STATED EXERCISE:
Quote the whole listing verbatim.

## START SOURCE EXCERPT

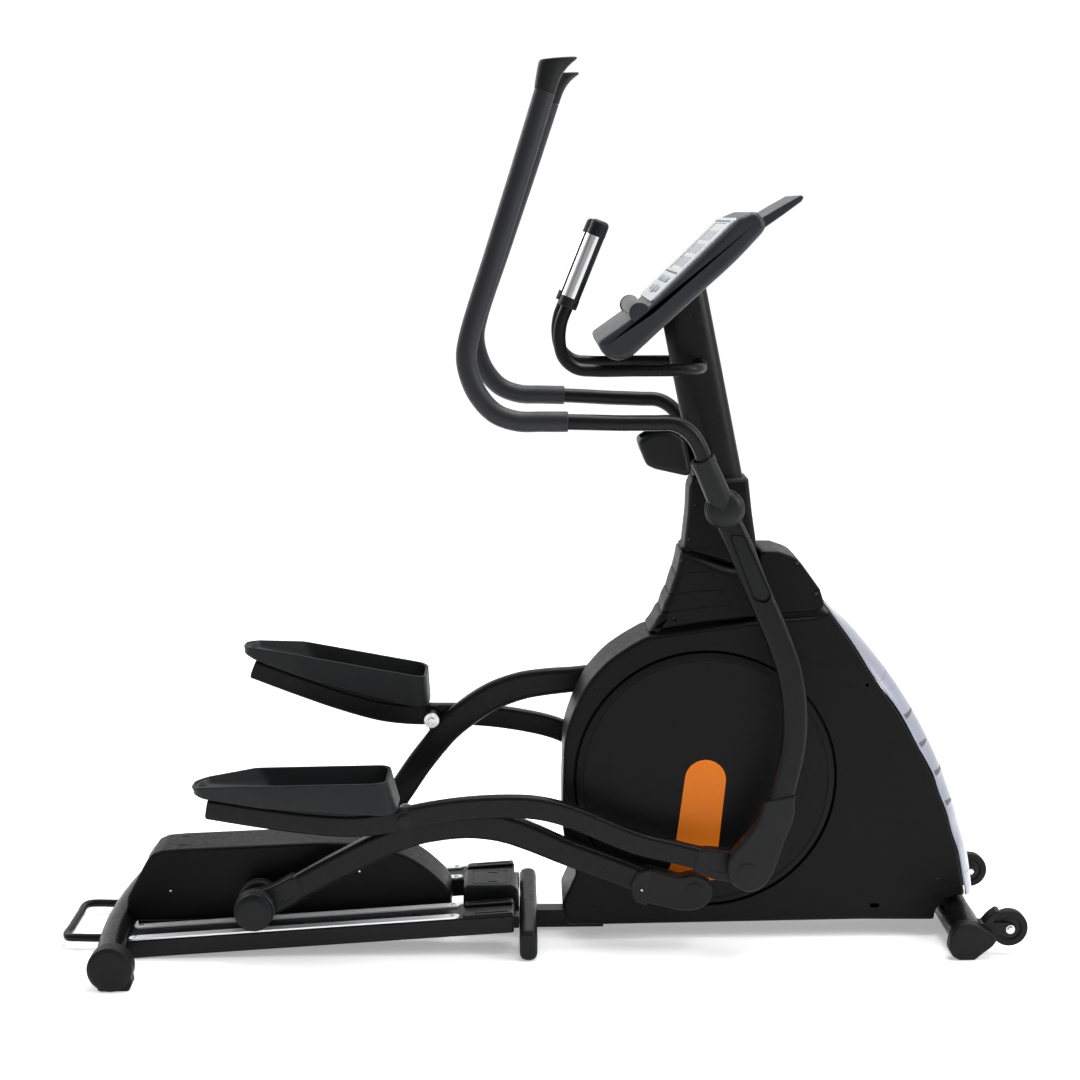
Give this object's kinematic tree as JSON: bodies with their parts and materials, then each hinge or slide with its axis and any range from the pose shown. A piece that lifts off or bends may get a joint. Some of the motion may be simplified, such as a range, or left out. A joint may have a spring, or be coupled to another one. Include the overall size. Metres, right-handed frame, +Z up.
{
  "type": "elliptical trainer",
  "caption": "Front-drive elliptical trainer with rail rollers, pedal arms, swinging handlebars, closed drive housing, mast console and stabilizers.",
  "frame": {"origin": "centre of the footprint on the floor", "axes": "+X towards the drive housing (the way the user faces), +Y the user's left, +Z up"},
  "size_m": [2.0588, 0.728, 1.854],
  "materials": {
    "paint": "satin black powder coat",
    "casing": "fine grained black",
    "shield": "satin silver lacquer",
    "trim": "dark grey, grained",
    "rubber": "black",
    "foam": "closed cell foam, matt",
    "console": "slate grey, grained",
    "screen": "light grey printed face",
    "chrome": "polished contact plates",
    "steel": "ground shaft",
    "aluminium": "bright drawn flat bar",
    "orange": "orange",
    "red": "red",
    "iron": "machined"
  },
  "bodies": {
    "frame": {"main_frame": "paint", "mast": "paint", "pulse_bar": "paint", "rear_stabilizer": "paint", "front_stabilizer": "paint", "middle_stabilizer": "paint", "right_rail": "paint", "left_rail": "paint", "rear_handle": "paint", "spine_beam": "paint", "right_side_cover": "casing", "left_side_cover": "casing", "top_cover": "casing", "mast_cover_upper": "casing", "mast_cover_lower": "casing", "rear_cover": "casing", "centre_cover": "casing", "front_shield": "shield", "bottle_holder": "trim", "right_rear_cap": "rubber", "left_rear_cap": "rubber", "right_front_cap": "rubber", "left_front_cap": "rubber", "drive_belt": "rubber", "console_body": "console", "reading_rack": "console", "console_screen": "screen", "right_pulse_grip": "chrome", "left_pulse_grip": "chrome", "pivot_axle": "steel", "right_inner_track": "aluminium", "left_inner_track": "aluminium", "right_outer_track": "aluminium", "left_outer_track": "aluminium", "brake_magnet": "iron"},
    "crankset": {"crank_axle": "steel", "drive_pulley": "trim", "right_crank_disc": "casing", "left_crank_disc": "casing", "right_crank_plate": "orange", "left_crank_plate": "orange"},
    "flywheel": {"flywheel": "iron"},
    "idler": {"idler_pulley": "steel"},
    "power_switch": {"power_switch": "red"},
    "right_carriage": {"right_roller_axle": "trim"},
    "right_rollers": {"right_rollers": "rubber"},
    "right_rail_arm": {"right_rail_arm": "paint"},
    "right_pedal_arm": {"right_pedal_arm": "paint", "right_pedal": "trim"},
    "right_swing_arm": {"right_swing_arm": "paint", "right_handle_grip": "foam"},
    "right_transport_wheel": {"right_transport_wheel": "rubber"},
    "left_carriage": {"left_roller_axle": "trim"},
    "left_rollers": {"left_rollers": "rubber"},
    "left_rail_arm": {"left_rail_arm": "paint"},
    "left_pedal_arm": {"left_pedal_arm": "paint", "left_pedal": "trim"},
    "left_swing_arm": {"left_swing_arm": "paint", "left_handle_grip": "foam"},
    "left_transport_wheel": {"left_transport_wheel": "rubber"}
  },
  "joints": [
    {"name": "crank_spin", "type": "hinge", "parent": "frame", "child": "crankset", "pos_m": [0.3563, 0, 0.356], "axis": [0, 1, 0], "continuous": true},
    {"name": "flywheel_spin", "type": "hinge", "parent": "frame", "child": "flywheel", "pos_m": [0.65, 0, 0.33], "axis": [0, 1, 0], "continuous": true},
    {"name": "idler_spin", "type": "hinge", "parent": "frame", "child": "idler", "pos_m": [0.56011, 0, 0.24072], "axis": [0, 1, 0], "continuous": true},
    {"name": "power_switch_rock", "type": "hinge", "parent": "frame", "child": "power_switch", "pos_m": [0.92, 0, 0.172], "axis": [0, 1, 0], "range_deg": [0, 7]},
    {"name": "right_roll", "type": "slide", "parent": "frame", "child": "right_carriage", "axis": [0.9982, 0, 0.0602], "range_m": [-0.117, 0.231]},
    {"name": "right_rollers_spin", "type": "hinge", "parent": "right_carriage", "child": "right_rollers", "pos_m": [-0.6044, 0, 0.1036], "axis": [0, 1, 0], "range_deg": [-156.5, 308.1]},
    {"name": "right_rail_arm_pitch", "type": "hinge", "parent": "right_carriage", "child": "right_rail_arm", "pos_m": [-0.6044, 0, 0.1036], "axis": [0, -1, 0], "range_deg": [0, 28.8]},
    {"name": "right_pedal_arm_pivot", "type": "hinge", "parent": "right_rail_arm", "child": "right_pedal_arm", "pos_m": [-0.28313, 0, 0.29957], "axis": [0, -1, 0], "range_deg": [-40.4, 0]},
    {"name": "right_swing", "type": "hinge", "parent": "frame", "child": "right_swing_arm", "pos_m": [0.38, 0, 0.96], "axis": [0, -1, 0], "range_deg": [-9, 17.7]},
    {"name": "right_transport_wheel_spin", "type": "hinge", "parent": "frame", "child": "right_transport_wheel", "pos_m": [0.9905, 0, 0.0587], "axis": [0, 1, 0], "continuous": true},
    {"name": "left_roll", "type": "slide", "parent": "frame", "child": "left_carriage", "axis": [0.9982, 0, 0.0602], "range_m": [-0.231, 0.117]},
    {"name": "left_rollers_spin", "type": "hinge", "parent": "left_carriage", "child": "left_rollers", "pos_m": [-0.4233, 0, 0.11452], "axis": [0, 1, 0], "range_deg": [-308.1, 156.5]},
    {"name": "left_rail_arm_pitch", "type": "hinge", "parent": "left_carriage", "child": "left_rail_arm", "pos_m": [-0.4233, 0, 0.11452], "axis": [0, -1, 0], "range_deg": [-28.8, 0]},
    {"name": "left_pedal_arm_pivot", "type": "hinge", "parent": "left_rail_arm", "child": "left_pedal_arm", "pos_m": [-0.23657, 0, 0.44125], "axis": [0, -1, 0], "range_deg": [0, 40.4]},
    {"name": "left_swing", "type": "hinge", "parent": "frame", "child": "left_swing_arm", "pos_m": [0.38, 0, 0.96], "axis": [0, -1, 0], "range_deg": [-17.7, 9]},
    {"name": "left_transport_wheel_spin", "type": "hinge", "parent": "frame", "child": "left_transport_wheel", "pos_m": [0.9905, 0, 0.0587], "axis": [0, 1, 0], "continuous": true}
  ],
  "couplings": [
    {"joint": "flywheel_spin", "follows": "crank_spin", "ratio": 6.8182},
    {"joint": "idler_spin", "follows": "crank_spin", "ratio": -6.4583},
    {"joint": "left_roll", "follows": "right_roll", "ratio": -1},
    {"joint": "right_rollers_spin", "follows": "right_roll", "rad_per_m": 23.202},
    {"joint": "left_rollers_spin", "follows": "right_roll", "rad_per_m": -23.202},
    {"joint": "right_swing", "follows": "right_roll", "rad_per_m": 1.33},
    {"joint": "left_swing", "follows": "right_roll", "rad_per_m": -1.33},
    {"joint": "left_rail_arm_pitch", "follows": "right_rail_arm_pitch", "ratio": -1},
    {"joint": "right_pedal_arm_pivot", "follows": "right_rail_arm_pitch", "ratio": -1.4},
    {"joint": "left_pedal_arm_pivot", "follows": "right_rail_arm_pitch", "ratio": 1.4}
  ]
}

## END SOURCE EXCERPT

PROBLEM SOLUTION:
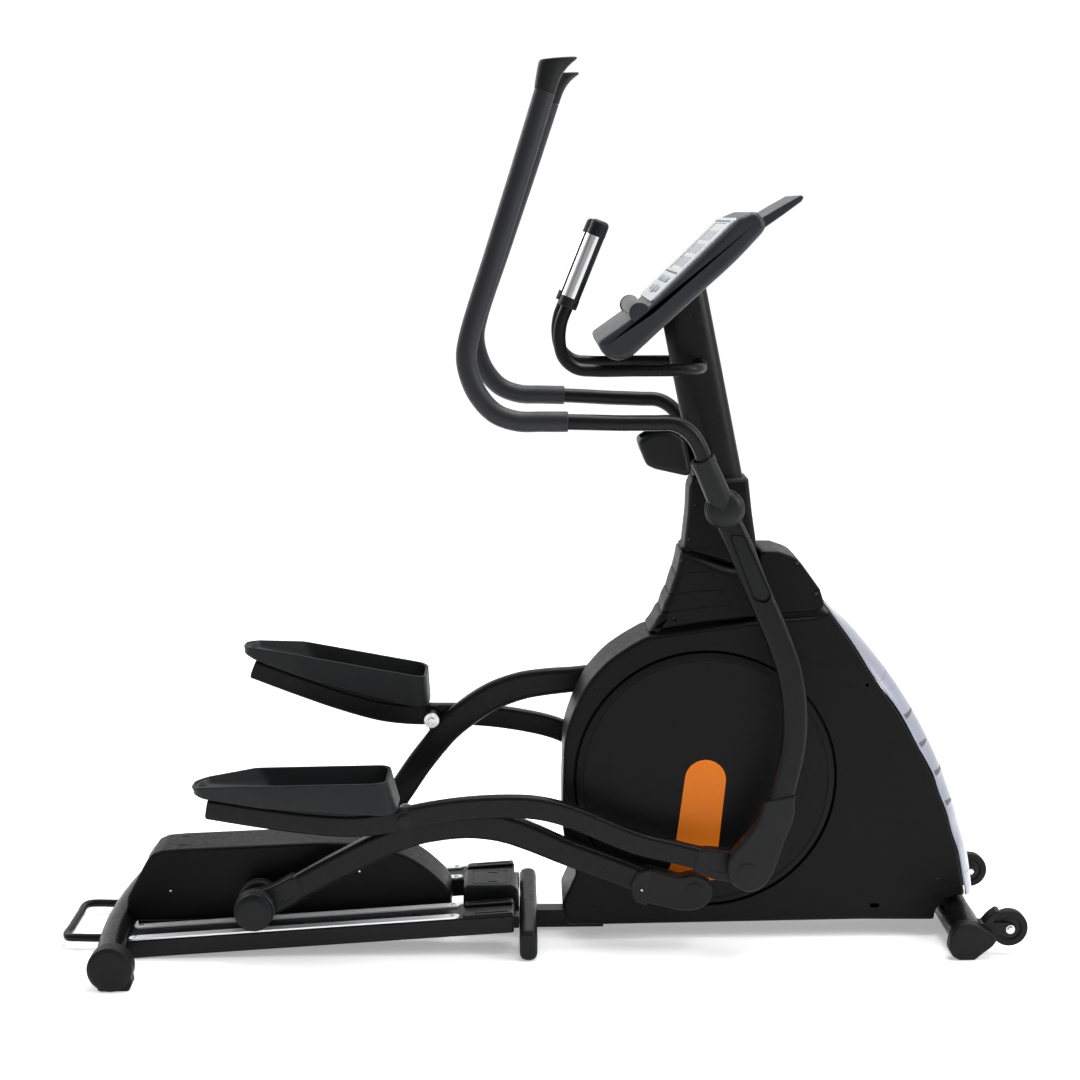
Give this object's kinematic tree as JSON: bodies with their parts and materials, then each hinge or slide with its axis and any range from the pose shown. A piece that lifts off or bends may get a joint. Some of the motion may be simplified, such as a range, or left out. A joint may have a spring, or be coupled to another one. Include the overall size. Metres, right-handed frame, +Z up.
{
  "type": "elliptical trainer",
  "caption": "Front-drive elliptical trainer with rail rollers, pedal arms, swinging handlebars, closed drive housing, mast console and stabilizers.",
  "frame": {"origin": "centre of the footprint on the floor", "axes": "+X towards the drive housing (the way the user faces), +Y the user's left, +Z up"},
  "size_m": [2.0588, 0.728, 1.854],
  "materials": {
    "paint": "satin black powder coat",
    "casing": "fine grained black",
    "shield": "satin silver lacquer",
    "trim": "dark grey, grained",
    "rubber": "black",
    "foam": "closed cell foam, matt",
    "console": "slate grey, grained",
    "screen": "light grey printed face",
    "chrome": "polished contact plates",
    "steel": "ground shaft",
    "aluminium": "bright drawn flat bar",
    "orange": "orange",
    "red": "red",
    "iron": "machined"
  },
  "bodies": {
    "frame": {"main_frame": "paint", "mast": "paint", "pulse_bar": "paint", "rear_stabilizer": "paint", "front_stabilizer": "paint", "middle_stabilizer": "paint", "right_rail": "paint", "left_rail": "paint", "rear_handle": "paint", "spine_beam": "paint", "right_side_cover": "casing", "left_side_cover": "casing", "top_cover": "casing", "mast_cover_upper": "casing", "mast_cover_lower": "casing", "rear_cover": "casing", "centre_cover": "casing", "front_shield": "shield", "bottle_holder": "trim", "right_rear_cap": "rubber", "left_rear_cap": "rubber", "right_front_cap": "rubber", "left_front_cap": "rubber", "drive_belt": "rubber", "console_body": "console", "reading_rack": "console", "console_screen": "screen", "right_pulse_grip": "chrome", "left_pulse_grip": "chrome", "pivot_axle": "steel", "right_inner_track": "aluminium", "left_inner_track": "aluminium", "right_outer_track": "aluminium", "left_outer_track": "aluminium", "brake_magnet": "iron"},
    "crankset": {"crank_axle": "steel", "drive_pulley": "trim", "right_crank_disc": "casing", "left_crank_disc": "casing", "right_crank_plate": "orange", "left_crank_plate": "orange"},
    "flywheel": {"flywheel": "iron"},
    "idler": {"idler_pulley": "steel"},
    "power_switch": {"power_switch": "red"},
    "right_carriage": {"right_roller_axle": "trim"},
    "right_rollers": {"right_rollers": "rubber"},
    "right_rail_arm": {"right_rail_arm": "paint"},
    "right_pedal_arm": {"right_pedal_arm": "paint", "right_pedal": "trim"},
    "right_swing_arm": {"right_swing_arm": "paint", "right_handle_grip": "foam"},
    "right_transport_wheel": {"right_transport_wheel": "rubber"},
    "left_carriage": {"left_roller_axle": "trim"},
    "left_rollers": {"left_rollers": "rubber"},
    "left_rail_arm": {"left_rail_arm": "paint"},
    "left_pedal_arm": {"left_pedal_arm": "paint", "left_pedal": "trim"},
    "left_swing_arm": {"left_swing_arm": "paint", "left_handle_grip": "foam"},
    "left_transport_wheel": {"left_transport_wheel": "rubber"}
  },
  "joints": [
    {"name": "crank_spin", "type": "hinge", "parent": "frame", "child": "crankset", "pos_m": [0.3563, 0, 0.356], "axis": [0, 1, 0], "continuous": true},
    {"name": "flywheel_spin", "type": "hinge", "parent": "frame", "child": "flywheel", "pos_m": [0.65, 0, 0.33], "axis": [0, 1, 0], "continuous": true},
    {"name": "idler_spin", "type": "hinge", "parent": "frame", "child": "idler", "pos_m": [0.56011, 0, 0.24072], "axis": [0, 1, 0], "continuous": true},
    {"name": "power_switch_rock", "type": "hinge", "parent": "frame", "child": "power_switch", "pos_m": [0.92, 0, 0.172], "axis": [0, 1, 0], "range_deg": [0, 7]},
    {"name": "right_roll", "type": "slide", "parent": "frame", "child": "right_carriage", "axis": [0.9982, 0, 0.0602], "range_m": [-0.117, 0.231]},
    {"name": "right_rollers_spin", "type": "hinge", "parent": "right_carriage", "child": "right_rollers", "pos_m": [-0.6044, 0, 0.1036], "axis": [0, 1, 0], "range_deg": [-156.5, 308.1]},
    {"name": "right_rail_arm_pitch", "type": "hinge", "parent": "right_carriage", "child": "right_rail_arm", "pos_m": [-0.6044, 0, 0.1036], "axis": [0, -1, 0], "range_deg": [0, 28.8]},
    {"name": "right_pedal_arm_pivot", "type": "hinge", "parent": "right_rail_arm", "child": "right_pedal_arm", "pos_m": [-0.28313, 0, 0.29957], "axis": [0, -1, 0], "range_deg": [-40.4, 0]},
    {"name": "right_swing", "type": "hinge", "parent": "frame", "child": "right_swing_arm", "pos_m": [0.38, 0, 0.96], "axis": [0, -1, 0], "range_deg": [-9, 17.7]},
    {"name": "right_transport_wheel_spin", "type": "hinge", "parent": "frame", "child": "right_transport_wheel", "pos_m": [0.9905, 0, 0.0587], "axis": [0, 1, 0], "continuous": true},
    {"name": "left_roll", "type": "slide", "parent": "frame", "child": "left_carriage", "axis": [0.9982, 0, 0.0602], "range_m": [-0.231, 0.117]},
    {"name": "left_rollers_spin", "type": "hinge", "parent": "left_carriage", "child": "left_rollers", "pos_m": [-0.4233, 0, 0.11452], "axis": [0, 1, 0], "range_deg": [-308.1, 156.5]},
    {"name": "left_rail_arm_pitch", "type": "hinge", "parent": "left_carriage", "child": "left_rail_arm", "pos_m": [-0.4233, 0, 0.11452], "axis": [0, -1, 0], "range_deg": [-28.8, 0]},
    {"name": "left_pedal_arm_pivot", "type": "hinge", "parent": "left_rail_arm", "child": "left_pedal_arm", "pos_m": [-0.23657, 0, 0.44125], "axis": [0, -1, 0], "range_deg": [0, 40.4]},
    {"name": "left_swing", "type": "hinge", "parent": "frame", "child": "left_swing_arm", "pos_m": [0.38, 0, 0.96], "axis": [0, -1, 0], "range_deg": [-17.7, 9]},
    {"name": "left_transport_wheel_spin", "type": "hinge", "parent": "frame", "child": "left_transport_wheel", "pos_m": [0.9905, 0, 0.0587], "axis": [0, 1, 0], "continuous": true}
  ],
  "couplings": [
    {"joint": "flywheel_spin", "follows": "crank_spin", "ratio": 6.8182},
    {"joint": "idler_spin", "follows": "crank_spin", "ratio": -6.4583},
    {"joint": "left_roll", "follows": "right_roll", "ratio": -1},
    {"joint": "right_rollers_spin", "follows": "right_roll", "rad_per_m": 23.202},
    {"joint": "left_rollers_spin", "follows": "right_roll", "rad_per_m": -23.202},
    {"joint": "right_swing", "follows": "right_roll", "rad_per_m": 1.33},
    {"joint": "left_swing", "follows": "right_roll", "rad_per_m": -1.33},
    {"joint": "left_rail_arm_pitch", "follows": "right_rail_arm_pitch", "ratio": -1},
    {"joint": "right_pedal_arm_pivot", "follows": "right_rail_arm_pitch", "ratio": -1.4},
    {"joint": "left_pedal_arm_pivot", "follows": "right_rail_arm_pitch", "ratio": 1.4}
  ]
}